▶ _Stated task_
Copy the data exactly from the line that contains "The three.js and" through the line that contains "bmesh.ops.bevel(mesh, geom=list(rims), offset=edge", keeping both end lines and leaving out everything else.

--- start ---

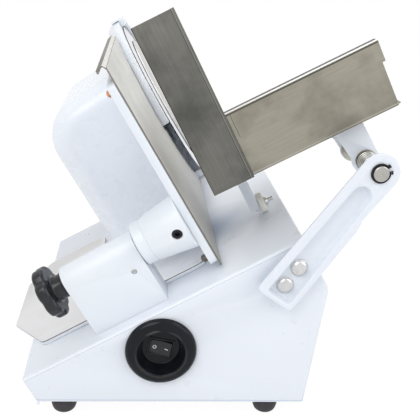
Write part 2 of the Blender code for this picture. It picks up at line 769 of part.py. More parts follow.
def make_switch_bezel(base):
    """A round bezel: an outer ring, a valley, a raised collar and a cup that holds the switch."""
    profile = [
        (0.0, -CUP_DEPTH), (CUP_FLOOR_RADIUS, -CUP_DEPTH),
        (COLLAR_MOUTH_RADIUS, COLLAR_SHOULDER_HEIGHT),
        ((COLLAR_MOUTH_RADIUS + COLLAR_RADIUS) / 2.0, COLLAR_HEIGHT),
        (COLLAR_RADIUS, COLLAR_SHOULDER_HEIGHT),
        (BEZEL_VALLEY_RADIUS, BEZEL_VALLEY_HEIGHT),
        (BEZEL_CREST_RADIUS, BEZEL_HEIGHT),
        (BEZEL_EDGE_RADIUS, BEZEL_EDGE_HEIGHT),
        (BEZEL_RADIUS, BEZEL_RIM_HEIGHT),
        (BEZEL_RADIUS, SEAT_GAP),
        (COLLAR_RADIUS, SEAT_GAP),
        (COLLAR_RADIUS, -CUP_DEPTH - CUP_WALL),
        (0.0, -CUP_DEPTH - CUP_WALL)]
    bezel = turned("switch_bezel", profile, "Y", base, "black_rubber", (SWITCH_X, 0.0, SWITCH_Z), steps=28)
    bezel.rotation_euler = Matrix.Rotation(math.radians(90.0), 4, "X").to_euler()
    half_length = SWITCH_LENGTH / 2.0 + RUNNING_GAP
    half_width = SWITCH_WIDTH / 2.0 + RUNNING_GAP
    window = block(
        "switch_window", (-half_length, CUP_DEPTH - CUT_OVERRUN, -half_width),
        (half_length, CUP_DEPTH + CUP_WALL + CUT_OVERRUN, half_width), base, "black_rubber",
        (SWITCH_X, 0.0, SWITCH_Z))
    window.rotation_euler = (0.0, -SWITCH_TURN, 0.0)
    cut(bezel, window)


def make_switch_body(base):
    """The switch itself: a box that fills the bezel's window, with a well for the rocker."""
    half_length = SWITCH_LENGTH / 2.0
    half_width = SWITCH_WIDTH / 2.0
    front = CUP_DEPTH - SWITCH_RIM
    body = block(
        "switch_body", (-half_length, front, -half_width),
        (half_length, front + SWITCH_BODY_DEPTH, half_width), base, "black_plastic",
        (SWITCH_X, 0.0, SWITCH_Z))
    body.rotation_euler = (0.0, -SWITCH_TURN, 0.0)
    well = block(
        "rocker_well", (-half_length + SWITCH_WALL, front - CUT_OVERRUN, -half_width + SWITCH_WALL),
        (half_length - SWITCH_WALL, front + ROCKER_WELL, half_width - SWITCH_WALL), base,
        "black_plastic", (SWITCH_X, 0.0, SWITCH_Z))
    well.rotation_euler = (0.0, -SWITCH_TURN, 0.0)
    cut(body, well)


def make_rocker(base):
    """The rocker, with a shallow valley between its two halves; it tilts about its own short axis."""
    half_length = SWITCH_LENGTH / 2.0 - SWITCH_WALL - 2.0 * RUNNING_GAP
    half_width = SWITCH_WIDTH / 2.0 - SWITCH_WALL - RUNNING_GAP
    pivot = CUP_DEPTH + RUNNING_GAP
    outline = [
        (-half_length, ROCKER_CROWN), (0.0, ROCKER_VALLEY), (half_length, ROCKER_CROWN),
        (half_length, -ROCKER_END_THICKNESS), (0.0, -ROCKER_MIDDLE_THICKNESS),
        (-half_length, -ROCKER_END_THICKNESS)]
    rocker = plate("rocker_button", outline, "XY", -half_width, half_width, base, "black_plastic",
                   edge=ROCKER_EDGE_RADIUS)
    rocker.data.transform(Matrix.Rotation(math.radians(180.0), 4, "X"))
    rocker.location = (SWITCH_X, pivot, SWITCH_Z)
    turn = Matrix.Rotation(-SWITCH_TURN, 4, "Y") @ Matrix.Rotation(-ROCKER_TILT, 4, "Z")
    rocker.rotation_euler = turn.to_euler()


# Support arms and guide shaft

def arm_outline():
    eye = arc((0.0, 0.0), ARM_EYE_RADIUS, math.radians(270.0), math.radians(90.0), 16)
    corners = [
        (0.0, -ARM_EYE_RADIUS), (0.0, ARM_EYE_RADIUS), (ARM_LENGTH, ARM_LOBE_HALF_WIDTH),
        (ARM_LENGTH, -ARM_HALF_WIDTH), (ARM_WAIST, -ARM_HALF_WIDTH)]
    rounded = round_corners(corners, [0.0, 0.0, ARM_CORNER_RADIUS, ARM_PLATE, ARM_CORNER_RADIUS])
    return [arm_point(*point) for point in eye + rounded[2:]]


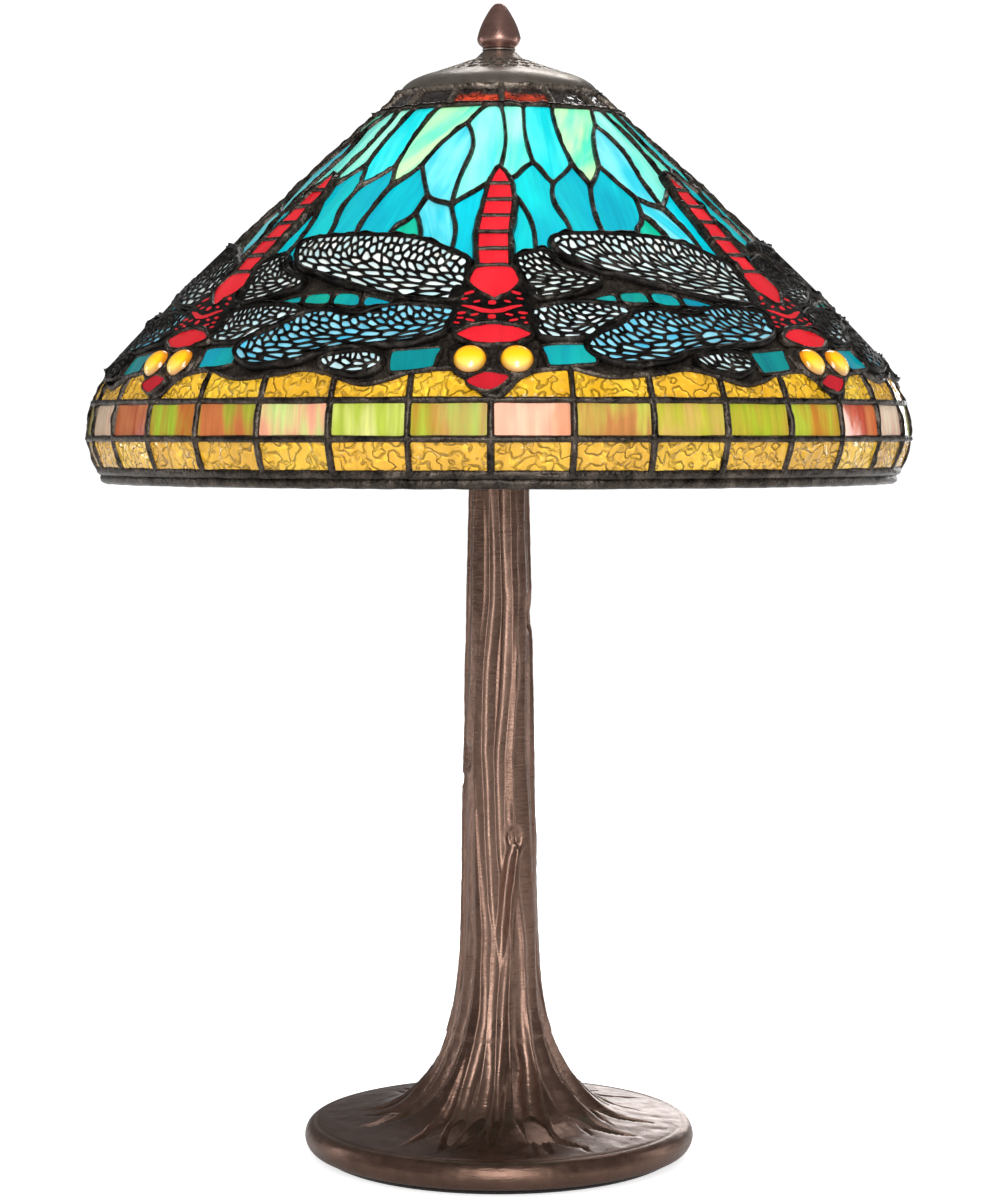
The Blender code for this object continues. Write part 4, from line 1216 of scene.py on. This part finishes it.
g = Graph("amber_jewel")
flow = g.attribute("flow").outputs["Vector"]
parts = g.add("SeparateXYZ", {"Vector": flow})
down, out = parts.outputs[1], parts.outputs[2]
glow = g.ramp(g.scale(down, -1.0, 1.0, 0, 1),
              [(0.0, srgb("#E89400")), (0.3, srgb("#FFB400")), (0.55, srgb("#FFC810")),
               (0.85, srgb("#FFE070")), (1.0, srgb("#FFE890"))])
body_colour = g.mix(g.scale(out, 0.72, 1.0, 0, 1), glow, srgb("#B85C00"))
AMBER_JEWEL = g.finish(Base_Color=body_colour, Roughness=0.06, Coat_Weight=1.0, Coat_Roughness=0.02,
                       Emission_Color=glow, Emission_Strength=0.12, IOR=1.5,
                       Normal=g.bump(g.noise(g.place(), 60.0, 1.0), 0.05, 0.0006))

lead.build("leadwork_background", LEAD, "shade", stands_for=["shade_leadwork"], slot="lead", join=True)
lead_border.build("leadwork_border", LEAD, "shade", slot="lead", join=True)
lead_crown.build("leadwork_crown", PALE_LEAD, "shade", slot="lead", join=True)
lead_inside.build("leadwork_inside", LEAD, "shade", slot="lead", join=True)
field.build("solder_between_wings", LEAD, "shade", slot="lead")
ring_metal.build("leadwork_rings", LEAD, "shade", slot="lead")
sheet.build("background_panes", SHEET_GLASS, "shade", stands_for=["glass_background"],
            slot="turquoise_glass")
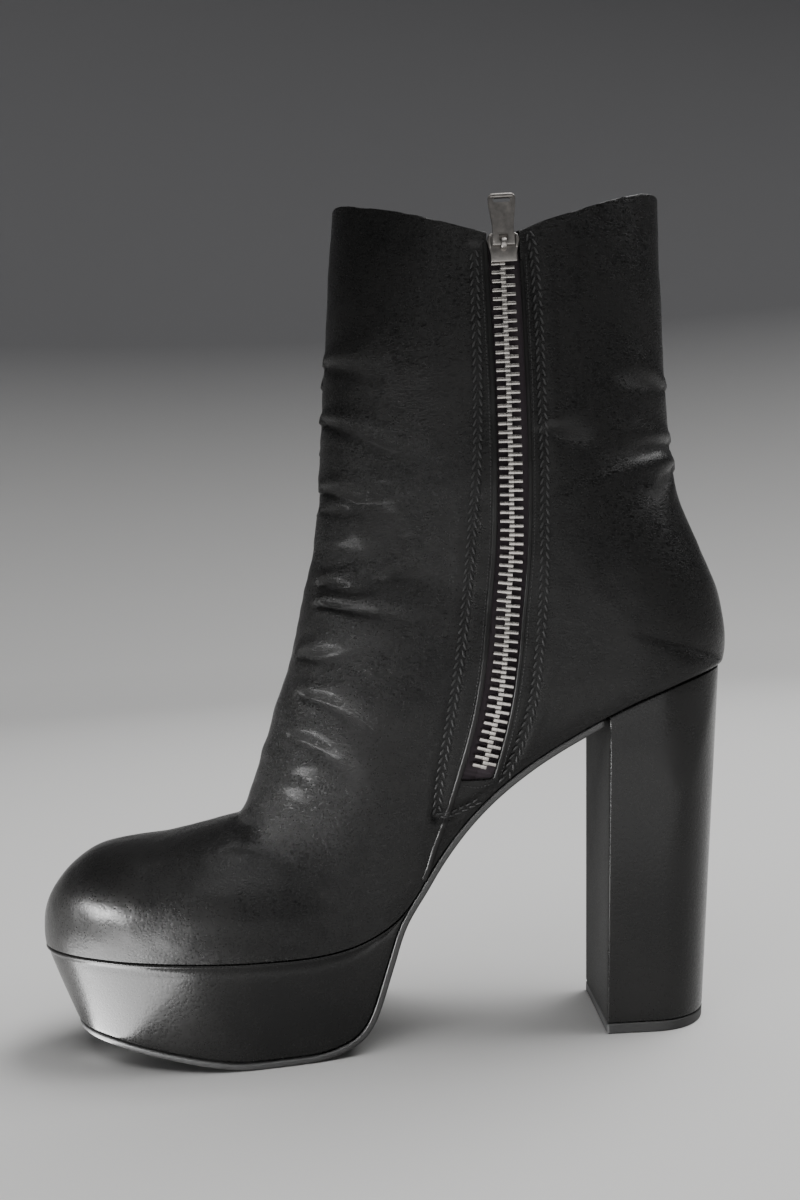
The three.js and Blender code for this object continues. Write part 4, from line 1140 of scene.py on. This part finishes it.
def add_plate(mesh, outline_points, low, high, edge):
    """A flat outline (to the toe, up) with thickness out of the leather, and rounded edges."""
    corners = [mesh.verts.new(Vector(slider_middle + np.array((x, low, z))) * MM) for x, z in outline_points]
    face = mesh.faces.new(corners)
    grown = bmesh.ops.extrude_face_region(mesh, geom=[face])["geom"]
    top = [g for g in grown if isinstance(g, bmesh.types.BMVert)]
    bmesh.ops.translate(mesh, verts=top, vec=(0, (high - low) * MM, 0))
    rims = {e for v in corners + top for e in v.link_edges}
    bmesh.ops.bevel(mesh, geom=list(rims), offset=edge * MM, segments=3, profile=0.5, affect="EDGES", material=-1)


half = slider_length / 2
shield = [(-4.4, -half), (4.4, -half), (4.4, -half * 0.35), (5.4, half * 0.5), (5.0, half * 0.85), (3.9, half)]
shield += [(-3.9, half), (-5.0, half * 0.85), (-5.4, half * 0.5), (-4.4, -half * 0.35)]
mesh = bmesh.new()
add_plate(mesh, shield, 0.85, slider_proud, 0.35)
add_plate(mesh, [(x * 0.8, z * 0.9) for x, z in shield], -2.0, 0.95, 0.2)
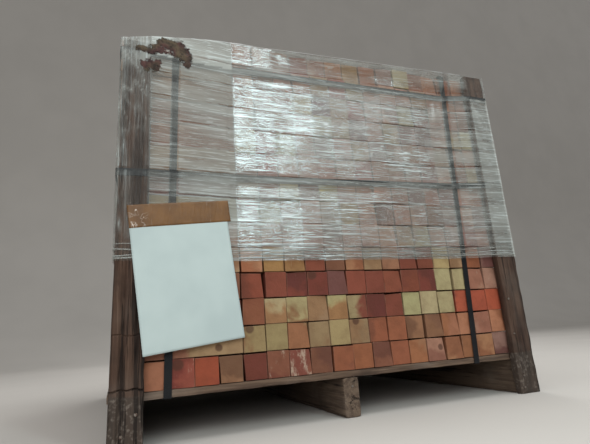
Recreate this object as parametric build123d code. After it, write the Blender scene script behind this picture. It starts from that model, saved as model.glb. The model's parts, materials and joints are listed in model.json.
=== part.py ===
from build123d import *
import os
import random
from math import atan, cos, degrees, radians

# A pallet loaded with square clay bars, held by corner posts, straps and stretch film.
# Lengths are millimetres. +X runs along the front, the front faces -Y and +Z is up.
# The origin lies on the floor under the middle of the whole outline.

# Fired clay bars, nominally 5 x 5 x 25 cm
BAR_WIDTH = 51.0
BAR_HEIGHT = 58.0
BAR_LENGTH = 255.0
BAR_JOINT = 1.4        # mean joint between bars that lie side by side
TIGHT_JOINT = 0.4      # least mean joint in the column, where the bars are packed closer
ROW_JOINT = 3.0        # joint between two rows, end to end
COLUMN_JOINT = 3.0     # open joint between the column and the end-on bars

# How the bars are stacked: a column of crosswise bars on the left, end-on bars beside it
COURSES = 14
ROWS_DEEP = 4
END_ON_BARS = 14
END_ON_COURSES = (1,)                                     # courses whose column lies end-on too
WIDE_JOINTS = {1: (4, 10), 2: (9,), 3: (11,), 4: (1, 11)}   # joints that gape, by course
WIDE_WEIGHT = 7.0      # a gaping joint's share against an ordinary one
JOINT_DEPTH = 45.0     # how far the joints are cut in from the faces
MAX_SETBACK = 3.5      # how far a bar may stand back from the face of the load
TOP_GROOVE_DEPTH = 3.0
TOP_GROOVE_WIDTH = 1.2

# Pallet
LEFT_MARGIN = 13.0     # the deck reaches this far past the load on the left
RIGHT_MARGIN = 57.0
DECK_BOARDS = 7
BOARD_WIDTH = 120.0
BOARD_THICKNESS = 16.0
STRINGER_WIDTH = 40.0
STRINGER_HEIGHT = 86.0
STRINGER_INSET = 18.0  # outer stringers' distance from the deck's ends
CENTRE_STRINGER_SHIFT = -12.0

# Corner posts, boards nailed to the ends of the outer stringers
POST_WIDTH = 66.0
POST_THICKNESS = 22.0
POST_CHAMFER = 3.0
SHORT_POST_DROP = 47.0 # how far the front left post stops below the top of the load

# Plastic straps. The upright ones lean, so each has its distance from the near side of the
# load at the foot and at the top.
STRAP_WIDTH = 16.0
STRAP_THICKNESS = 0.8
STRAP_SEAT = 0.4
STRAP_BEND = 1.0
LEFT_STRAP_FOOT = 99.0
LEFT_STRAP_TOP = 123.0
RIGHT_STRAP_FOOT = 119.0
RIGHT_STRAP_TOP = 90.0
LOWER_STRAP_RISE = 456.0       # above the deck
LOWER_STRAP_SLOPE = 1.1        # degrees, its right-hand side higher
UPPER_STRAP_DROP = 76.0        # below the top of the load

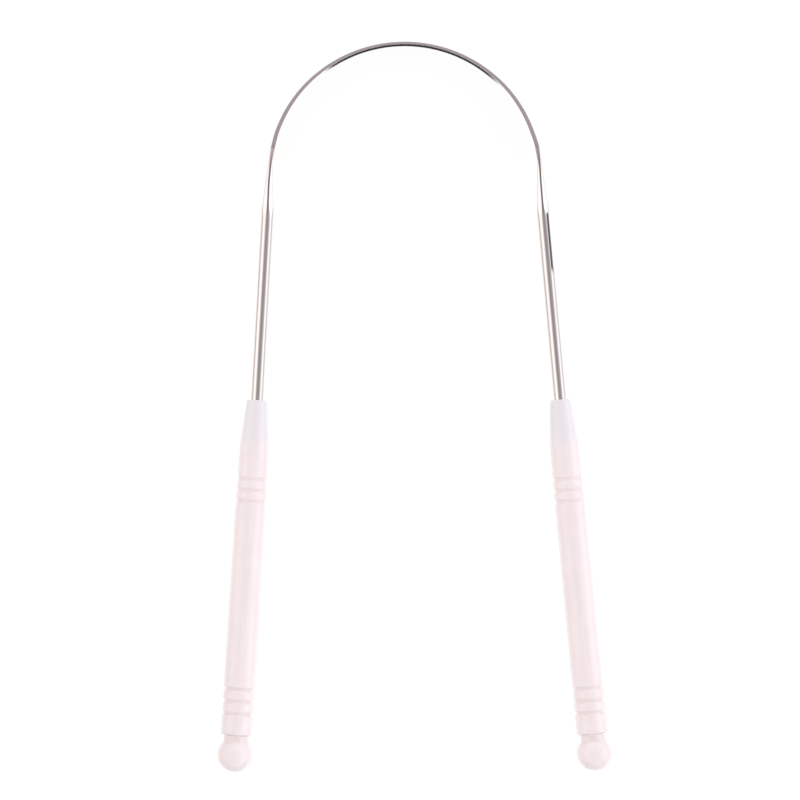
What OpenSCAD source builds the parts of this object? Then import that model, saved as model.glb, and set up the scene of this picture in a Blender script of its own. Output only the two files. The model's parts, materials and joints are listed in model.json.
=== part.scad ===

--- end ---

▶ _Written solution_
The three.js and Blender code for this object continues. Write part 4, from line 1140 of scene.py on. This part finishes it.
def add_plate(mesh, outline_points, low, high, edge):
    """A flat outline (to the toe, up) with thickness out of the leather, and rounded edges."""
    corners = [mesh.verts.new(Vector(slider_middle + np.array((x, low, z))) * MM) for x, z in outline_points]
    face = mesh.faces.new(corners)
    grown = bmesh.ops.extrude_face_region(mesh, geom=[face])["geom"]
    top = [g for g in grown if isinstance(g, bmesh.types.BMVert)]
    bmesh.ops.translate(mesh, verts=top, vec=(0, (high - low) * MM, 0))
    rims = {e for v in corners + top for e in v.link_edges}
    bmesh.ops.bevel(mesh, geom=list(rims), offset=edge * MM, segments=3, profile=0.5, affect="EDGES", material=-1)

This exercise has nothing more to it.